* Begin INFORMATION GIVEN *

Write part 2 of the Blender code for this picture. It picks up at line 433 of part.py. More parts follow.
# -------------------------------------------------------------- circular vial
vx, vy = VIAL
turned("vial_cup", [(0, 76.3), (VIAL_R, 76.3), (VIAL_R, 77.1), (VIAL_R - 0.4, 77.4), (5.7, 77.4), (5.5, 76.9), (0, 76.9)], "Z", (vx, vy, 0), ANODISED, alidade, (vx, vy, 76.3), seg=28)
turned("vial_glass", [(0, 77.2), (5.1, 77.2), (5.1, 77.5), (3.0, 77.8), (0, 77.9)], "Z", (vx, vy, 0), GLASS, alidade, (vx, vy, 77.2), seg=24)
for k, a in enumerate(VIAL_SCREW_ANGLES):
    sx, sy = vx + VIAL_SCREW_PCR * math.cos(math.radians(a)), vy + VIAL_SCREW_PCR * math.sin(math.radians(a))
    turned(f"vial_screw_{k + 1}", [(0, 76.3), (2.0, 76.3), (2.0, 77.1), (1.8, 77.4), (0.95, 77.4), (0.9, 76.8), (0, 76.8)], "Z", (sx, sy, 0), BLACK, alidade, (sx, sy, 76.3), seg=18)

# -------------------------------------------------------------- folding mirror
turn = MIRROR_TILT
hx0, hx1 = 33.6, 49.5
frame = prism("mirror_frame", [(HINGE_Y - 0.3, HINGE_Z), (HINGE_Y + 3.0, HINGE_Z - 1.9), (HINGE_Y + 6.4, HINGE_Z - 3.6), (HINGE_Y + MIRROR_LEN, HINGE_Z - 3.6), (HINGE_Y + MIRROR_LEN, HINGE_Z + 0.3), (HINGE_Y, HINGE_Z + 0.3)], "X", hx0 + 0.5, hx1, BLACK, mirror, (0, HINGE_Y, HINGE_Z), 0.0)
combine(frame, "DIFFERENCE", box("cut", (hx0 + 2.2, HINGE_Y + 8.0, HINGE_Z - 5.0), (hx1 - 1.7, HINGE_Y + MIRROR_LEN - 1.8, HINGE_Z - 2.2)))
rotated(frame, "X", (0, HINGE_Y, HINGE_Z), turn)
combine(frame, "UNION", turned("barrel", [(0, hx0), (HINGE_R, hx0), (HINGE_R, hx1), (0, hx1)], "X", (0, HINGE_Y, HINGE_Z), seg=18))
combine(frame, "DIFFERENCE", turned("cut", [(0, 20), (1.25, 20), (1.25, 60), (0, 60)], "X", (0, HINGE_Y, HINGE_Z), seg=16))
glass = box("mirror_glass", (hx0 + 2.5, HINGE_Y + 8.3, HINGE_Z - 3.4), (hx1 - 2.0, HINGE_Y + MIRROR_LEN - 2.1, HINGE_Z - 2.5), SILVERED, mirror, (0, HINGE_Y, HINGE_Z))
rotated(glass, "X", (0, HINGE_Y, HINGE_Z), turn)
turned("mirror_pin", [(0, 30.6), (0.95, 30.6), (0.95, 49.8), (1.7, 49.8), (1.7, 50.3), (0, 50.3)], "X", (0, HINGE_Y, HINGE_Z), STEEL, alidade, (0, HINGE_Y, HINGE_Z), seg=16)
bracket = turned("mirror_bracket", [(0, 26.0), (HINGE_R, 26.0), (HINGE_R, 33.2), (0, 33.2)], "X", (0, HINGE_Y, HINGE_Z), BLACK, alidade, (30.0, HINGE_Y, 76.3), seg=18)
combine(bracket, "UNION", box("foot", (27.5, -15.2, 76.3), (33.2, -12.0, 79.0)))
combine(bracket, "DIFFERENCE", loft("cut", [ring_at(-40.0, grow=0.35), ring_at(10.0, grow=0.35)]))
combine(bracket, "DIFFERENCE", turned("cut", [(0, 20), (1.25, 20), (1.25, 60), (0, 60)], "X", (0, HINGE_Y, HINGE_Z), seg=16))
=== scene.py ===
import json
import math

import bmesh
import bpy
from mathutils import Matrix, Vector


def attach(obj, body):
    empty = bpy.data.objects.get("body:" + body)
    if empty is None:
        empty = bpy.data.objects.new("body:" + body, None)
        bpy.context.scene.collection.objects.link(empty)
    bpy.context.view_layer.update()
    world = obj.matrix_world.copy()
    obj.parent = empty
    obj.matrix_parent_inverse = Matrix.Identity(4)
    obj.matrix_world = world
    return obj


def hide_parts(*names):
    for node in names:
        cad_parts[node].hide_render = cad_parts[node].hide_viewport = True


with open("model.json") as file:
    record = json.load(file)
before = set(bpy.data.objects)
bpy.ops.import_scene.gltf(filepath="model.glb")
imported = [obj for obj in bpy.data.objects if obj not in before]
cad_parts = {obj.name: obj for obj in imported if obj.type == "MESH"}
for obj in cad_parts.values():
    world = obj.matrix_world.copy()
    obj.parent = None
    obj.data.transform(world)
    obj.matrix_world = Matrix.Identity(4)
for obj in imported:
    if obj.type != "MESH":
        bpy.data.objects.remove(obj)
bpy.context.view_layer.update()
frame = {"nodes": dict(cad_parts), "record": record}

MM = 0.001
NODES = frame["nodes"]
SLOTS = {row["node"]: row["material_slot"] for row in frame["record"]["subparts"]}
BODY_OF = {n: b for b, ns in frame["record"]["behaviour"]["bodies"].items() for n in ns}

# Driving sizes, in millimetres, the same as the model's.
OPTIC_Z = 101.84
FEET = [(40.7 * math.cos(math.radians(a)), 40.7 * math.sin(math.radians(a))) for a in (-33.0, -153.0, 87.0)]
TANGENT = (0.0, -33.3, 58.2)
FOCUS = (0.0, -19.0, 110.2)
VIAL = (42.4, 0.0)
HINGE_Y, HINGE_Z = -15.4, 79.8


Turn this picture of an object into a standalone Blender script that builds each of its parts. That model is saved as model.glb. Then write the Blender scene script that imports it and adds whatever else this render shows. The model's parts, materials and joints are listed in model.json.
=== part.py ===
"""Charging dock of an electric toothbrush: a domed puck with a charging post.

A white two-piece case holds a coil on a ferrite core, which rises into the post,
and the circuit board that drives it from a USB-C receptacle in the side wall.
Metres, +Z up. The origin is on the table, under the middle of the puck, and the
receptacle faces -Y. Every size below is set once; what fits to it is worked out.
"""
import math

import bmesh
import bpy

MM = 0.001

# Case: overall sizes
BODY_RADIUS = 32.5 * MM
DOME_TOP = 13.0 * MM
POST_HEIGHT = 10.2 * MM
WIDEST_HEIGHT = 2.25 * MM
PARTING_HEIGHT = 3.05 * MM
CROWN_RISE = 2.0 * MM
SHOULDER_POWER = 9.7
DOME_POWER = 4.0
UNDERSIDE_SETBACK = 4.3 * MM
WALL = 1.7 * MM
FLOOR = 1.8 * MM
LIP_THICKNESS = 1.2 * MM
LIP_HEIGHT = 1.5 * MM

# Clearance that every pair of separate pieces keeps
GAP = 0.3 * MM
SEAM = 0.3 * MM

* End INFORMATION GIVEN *

#### PROBLEM TO WORK ON
Exactly as written, return the lines from the line containing "grow=0.35), ring_at(10.0, grow=0.35)]))" through the line containing "before = set(bpy.data.objects)", both included.

#### TASK ANSWER
combine(bracket, "DIFFERENCE", loft("cut", [ring_at(-40.0, grow=0.35), ring_at(10.0, grow=0.35)]))
combine(bracket, "DIFFERENCE", turned("cut", [(0, 20), (1.25, 20), (1.25, 60), (0, 60)], "X", (0, HINGE_Y, HINGE_Z), seg=16))
=== scene.py ===
import json
import math

import bmesh
import bpy
from mathutils import Matrix, Vector


def attach(obj, body):
    empty = bpy.data.objects.get("body:" + body)
    if empty is None:
        empty = bpy.data.objects.new("body:" + body, None)
        bpy.context.scene.collection.objects.link(empty)
    bpy.context.view_layer.update()
    world = obj.matrix_world.copy()
    obj.parent = empty
    obj.matrix_parent_inverse = Matrix.Identity(4)
    obj.matrix_world = world
    return obj


def hide_parts(*names):
    for node in names:
        cad_parts[node].hide_render = cad_parts[node].hide_viewport = True


with open("model.json") as file:
    record = json.load(file)
before = set(bpy.data.objects)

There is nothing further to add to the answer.